The resulting assembly script is an editable text file that can be modified and re-run if desired. To do this, start a new project and specify Rerun analysis of existing assemblies in the Choose Assembly Workflow screen.

 

Note: If you use Save Script after having checked the Run as separate assemblies box in the Input Sequence Files and Define Experiments or Individual Replicates screen, a set of three separate scripts will be saved for the project. If you save one or more of these scripts to a location other than the main project folder, any attempt to run the assemblies from the SeqMan NGen project script will fail. Moving the projects back to the main project folder will allow assembly to proceed.

 

      Write log file – If this box is checked (as it is by default in version 14.1 and later), SeqMan NGen will output a complete log file of the assembly process in text format. The file is saved in the same project folder as the .assembly and is assigned the name [project_name].log.

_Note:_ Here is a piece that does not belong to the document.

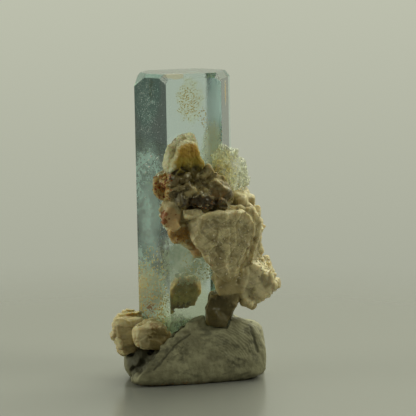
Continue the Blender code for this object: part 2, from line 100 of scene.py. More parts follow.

The log includes the SeqMan NGen script for the project, followed by a list of steps that were performed and their outcomes.

 

 

This log is especially useful in troubleshooting an assembly that will not complete.

 

Once you are finished, click Next > to continue to the next wizard screen.

 

Note: If you choose a name that already exists in the chosen location, you will receive the following warning. Click OK to continue and over-write the earlier project; or Cancel to return to the wizard screen, where you may change the project name and/or location.